— START —

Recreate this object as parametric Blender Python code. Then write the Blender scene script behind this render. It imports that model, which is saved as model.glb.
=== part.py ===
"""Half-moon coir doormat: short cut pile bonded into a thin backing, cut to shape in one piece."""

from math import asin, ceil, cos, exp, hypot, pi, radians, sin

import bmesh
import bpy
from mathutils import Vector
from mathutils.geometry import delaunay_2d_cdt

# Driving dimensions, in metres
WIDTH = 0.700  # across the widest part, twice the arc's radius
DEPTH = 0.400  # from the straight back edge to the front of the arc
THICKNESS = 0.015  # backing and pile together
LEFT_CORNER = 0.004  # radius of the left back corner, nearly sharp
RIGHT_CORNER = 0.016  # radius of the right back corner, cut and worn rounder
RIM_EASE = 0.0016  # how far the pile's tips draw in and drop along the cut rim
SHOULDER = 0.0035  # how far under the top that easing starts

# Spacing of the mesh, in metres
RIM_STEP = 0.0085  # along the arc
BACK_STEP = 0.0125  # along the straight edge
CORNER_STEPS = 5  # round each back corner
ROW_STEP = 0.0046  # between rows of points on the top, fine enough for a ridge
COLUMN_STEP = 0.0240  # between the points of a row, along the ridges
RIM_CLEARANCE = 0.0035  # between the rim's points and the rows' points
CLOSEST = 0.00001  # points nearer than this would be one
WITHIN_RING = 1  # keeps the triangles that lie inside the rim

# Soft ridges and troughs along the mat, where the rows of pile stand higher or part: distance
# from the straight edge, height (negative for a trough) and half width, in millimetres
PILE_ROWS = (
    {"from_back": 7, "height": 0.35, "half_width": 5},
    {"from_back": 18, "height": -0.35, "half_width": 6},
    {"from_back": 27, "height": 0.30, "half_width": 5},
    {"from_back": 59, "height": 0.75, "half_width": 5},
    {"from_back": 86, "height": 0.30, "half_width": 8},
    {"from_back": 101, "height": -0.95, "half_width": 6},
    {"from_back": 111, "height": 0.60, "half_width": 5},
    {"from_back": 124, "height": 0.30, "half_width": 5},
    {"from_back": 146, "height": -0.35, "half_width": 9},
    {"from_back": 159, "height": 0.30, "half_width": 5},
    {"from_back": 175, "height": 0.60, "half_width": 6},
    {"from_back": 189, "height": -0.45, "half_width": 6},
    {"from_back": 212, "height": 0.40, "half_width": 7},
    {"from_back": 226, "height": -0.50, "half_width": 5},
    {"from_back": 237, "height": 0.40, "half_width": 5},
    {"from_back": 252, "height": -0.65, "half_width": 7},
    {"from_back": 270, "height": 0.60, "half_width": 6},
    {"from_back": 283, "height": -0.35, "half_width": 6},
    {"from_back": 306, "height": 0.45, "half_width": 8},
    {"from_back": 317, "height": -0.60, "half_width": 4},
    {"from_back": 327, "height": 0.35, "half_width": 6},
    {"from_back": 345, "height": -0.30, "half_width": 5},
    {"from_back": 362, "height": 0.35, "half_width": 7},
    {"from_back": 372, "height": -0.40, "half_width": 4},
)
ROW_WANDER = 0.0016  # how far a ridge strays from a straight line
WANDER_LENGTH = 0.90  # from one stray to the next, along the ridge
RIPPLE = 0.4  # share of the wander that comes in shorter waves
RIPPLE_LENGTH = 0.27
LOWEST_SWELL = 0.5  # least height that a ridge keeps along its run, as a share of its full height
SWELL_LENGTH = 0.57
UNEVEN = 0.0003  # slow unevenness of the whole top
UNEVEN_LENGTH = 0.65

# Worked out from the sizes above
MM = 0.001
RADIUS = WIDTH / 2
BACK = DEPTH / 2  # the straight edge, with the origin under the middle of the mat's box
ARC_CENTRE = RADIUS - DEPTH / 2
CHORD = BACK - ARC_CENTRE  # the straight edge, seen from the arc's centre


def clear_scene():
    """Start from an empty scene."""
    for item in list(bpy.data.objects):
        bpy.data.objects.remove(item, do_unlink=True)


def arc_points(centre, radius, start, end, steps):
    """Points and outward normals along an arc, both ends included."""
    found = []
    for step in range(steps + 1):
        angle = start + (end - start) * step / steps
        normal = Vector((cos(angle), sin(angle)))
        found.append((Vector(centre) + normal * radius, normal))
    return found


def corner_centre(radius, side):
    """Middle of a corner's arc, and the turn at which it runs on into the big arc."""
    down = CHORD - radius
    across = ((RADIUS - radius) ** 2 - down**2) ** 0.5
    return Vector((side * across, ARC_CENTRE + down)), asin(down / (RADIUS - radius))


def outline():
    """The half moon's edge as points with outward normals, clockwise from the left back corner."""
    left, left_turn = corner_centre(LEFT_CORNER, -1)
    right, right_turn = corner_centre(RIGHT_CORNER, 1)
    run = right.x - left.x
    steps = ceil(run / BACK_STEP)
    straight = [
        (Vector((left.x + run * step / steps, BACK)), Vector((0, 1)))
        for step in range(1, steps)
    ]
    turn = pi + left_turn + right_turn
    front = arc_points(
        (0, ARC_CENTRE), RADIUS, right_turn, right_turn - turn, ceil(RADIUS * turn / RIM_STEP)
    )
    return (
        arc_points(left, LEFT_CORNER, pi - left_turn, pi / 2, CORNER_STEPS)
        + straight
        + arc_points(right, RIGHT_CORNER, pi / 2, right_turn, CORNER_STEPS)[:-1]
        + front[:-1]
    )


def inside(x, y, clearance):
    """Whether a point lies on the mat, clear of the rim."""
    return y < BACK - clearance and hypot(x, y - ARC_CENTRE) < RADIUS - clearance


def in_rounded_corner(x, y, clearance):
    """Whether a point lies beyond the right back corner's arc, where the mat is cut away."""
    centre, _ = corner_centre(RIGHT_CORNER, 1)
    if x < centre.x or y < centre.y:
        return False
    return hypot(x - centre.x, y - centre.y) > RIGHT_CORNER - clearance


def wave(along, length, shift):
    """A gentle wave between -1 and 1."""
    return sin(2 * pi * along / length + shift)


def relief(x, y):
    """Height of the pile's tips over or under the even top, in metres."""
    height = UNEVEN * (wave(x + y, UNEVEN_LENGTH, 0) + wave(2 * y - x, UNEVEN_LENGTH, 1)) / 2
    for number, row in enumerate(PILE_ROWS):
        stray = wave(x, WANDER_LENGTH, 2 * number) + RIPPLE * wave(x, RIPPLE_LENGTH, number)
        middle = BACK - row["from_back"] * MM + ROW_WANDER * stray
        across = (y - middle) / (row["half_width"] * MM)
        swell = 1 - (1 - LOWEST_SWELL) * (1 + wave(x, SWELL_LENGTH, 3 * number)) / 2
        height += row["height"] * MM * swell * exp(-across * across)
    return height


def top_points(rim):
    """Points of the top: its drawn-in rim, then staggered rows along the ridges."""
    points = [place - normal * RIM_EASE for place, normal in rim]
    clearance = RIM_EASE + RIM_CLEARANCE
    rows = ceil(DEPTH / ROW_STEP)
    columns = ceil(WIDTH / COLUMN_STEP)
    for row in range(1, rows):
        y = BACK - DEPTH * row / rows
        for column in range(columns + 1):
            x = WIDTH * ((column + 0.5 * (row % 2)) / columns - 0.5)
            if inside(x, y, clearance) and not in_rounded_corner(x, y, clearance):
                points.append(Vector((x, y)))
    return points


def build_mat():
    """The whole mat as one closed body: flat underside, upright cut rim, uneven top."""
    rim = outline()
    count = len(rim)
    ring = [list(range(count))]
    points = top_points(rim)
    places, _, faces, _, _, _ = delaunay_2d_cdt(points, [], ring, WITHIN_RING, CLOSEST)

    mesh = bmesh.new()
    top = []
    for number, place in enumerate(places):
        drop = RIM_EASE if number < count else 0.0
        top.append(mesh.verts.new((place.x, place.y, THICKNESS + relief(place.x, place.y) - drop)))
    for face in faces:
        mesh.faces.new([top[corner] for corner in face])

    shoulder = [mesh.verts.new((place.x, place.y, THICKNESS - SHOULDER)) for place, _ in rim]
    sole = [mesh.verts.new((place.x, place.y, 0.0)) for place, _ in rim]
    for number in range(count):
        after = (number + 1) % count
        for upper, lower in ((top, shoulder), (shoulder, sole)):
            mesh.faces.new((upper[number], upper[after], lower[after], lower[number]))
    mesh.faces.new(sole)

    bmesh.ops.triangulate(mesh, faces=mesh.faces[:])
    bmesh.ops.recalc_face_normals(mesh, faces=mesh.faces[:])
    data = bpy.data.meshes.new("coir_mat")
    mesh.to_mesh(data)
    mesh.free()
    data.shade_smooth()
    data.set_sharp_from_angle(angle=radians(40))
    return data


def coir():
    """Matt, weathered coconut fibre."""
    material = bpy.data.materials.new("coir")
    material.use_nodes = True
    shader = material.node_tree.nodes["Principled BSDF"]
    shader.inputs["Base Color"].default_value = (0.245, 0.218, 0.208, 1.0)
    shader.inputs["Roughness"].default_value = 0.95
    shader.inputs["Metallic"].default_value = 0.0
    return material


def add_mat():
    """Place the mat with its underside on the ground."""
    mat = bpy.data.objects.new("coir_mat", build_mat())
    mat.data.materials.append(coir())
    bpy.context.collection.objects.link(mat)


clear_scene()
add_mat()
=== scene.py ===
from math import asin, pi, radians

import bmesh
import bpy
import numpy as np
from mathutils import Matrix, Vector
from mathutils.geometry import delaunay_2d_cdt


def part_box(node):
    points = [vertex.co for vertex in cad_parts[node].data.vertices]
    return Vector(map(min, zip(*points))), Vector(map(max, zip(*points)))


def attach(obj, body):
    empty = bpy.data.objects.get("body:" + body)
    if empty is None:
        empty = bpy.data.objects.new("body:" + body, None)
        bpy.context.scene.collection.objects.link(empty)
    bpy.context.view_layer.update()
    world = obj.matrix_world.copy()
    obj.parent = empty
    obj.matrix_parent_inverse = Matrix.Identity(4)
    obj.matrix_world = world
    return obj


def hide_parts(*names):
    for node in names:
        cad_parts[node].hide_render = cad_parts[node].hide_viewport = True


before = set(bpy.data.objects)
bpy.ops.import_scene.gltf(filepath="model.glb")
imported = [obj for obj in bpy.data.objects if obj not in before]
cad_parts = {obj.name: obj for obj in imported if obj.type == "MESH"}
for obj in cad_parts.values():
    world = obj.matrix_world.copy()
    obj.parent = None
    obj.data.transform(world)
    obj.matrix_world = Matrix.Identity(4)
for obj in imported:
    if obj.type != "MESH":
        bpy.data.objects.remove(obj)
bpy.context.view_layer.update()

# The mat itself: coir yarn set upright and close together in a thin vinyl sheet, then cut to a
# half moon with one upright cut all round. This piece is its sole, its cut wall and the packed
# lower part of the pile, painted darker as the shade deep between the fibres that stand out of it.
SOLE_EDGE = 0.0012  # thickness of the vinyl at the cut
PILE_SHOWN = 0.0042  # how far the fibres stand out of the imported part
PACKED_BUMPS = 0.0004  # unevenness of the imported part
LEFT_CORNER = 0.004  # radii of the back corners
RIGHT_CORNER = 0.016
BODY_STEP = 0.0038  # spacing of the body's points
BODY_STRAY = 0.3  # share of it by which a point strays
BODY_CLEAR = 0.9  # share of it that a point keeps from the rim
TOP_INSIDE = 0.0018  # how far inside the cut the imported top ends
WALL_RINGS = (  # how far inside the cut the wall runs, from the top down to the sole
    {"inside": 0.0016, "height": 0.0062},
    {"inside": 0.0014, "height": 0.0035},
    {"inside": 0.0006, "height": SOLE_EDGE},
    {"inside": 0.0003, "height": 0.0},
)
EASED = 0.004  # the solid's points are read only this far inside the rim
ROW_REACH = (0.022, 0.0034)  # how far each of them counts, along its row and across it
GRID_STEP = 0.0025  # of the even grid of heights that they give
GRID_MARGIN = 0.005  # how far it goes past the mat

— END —
— START —

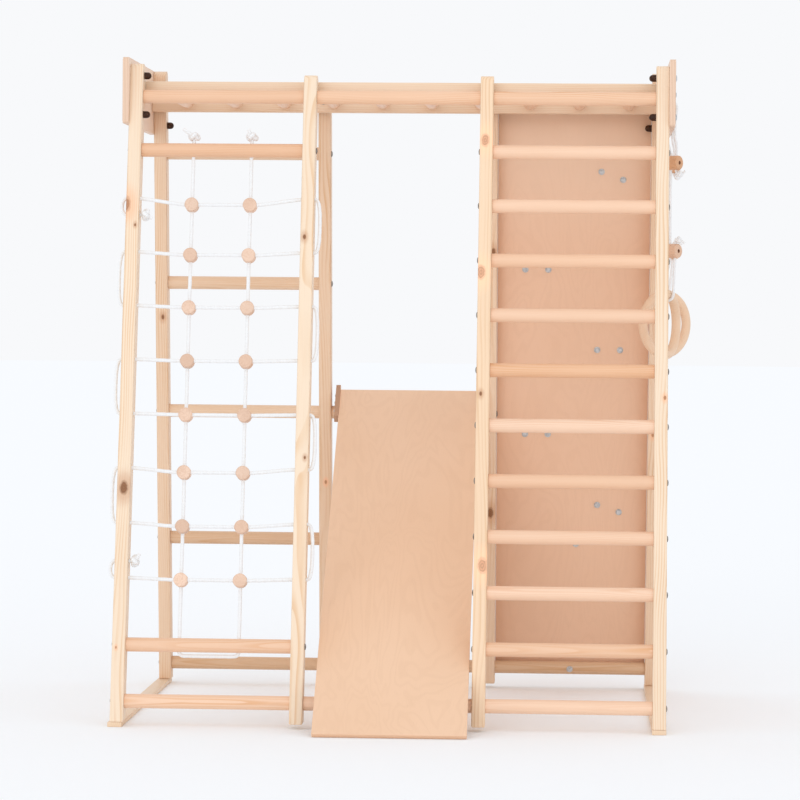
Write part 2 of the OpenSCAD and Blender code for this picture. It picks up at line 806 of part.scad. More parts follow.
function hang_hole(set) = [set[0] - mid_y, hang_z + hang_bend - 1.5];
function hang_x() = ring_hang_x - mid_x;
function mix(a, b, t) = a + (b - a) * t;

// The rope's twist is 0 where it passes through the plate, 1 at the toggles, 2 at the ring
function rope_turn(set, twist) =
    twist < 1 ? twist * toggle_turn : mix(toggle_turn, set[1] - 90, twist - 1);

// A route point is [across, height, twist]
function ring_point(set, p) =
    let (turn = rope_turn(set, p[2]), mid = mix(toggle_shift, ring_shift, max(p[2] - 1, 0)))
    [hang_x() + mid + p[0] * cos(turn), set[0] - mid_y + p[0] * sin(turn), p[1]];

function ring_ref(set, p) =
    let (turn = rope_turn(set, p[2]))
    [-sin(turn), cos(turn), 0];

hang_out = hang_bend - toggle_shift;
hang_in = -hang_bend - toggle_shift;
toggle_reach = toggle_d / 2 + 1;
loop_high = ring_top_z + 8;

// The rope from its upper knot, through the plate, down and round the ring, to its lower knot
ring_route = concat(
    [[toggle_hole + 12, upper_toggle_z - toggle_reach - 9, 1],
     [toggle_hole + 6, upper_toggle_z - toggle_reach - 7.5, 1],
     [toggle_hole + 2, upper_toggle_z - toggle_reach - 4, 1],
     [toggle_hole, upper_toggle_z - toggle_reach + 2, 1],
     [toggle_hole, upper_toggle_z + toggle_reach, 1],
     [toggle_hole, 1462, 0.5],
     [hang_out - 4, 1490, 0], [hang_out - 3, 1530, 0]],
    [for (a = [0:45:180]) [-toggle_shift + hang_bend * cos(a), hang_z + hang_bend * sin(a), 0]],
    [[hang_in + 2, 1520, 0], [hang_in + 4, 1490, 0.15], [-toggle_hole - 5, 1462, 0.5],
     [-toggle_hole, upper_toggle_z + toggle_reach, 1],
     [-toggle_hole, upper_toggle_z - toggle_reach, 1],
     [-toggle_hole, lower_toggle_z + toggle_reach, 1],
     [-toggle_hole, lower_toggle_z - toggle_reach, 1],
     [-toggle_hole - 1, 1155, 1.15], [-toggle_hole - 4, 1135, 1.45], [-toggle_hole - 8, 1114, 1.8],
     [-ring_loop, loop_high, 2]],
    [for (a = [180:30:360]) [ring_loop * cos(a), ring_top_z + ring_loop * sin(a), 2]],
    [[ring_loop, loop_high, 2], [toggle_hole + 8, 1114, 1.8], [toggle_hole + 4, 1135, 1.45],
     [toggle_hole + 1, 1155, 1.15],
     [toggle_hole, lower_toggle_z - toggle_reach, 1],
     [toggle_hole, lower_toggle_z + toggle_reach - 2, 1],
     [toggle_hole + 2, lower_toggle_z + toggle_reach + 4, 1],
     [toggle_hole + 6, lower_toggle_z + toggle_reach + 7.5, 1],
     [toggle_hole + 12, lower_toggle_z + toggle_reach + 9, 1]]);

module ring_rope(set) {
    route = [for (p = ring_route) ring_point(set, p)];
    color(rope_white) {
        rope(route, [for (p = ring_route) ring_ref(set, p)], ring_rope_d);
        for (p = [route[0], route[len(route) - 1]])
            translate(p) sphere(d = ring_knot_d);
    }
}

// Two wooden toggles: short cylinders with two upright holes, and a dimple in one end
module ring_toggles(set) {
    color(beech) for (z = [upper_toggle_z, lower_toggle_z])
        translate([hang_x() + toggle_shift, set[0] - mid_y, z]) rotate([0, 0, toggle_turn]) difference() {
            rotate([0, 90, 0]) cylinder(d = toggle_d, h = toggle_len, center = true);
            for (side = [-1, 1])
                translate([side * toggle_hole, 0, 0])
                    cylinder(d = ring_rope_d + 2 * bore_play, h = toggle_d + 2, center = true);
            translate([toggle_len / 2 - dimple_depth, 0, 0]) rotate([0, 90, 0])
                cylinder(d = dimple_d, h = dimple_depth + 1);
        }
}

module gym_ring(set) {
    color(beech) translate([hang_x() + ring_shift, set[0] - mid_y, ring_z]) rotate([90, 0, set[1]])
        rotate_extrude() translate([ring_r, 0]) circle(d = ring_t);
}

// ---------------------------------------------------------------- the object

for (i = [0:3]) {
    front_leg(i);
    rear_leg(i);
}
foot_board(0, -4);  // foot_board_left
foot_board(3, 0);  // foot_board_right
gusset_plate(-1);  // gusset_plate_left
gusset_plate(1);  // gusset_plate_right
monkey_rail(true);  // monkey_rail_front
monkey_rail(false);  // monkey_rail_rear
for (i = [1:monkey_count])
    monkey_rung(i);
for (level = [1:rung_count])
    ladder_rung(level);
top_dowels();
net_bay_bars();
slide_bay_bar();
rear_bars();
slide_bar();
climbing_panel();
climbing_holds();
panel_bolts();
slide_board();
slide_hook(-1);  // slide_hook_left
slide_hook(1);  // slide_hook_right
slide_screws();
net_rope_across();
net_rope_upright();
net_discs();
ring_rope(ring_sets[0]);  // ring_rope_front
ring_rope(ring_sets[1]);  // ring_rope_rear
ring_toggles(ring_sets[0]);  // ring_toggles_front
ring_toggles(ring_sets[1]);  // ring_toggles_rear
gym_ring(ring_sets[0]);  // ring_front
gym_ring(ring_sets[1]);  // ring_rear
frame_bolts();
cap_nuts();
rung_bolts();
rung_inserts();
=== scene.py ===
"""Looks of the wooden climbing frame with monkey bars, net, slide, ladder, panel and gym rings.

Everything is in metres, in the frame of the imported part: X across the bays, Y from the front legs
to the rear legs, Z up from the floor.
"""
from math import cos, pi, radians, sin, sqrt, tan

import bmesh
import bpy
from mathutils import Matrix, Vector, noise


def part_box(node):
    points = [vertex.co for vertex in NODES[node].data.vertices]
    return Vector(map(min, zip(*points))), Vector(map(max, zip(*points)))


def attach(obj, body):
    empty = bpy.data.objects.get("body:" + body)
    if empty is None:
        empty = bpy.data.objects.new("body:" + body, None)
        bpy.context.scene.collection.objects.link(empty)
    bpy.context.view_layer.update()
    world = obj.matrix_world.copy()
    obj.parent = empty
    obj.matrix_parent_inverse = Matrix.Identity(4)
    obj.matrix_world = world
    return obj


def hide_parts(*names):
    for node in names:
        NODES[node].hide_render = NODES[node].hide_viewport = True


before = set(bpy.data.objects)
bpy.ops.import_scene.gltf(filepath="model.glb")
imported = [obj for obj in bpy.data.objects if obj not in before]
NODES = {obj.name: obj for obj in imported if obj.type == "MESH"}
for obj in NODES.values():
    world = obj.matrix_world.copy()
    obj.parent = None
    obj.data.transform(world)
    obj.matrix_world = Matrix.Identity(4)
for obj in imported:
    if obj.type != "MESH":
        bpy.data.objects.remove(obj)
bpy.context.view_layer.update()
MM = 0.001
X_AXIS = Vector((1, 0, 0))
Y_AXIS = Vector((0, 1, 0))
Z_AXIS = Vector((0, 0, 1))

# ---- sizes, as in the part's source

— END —

*The task:* Of the lines above, extract only those from the line with "mesh.to_mesh(data)" to the line with "cad_parts[node].hide_render = cad_parts[node].hide_viewport", both included, exactly as written.

*Exercise output:*
    mesh.to_mesh(data)
    mesh.free()
    data.shade_smooth()
    data.set_sharp_from_angle(angle=radians(40))
    return data


def coir():
    """Matt, weathered coconut fibre."""
    material = bpy.data.materials.new("coir")
    material.use_nodes = True
    shader = material.node_tree.nodes["Principled BSDF"]
    shader.inputs["Base Color"].default_value = (0.245, 0.218, 0.208, 1.0)
    shader.inputs["Roughness"].default_value = 0.95
    shader.inputs["Metallic"].default_value = 0.0
    return material


def add_mat():
    """Place the mat with its underside on the ground."""
    mat = bpy.data.objects.new("coir_mat", build_mat())
    mat.data.materials.append(coir())
    bpy.context.collection.objects.link(mat)


clear_scene()
add_mat()
=== scene.py ===
from math import asin, pi, radians

import bmesh
import bpy
import numpy as np
from mathutils import Matrix, Vector
from mathutils.geometry import delaunay_2d_cdt


def part_box(node):
    points = [vertex.co for vertex in cad_parts[node].data.vertices]
    return Vector(map(min, zip(*points))), Vector(map(max, zip(*points)))


def attach(obj, body):
    empty = bpy.data.objects.get("body:" + body)
    if empty is None:
        empty = bpy.data.objects.new("body:" + body, None)
        bpy.context.scene.collection.objects.link(empty)
    bpy.context.view_layer.update()
    world = obj.matrix_world.copy()
    obj.parent = empty
    obj.matrix_parent_inverse = Matrix.Identity(4)
    obj.matrix_world = world
    return obj


def hide_parts(*names):
    for node in names:
        cad_parts[node].hide_render = cad_parts[node].hide_viewport = True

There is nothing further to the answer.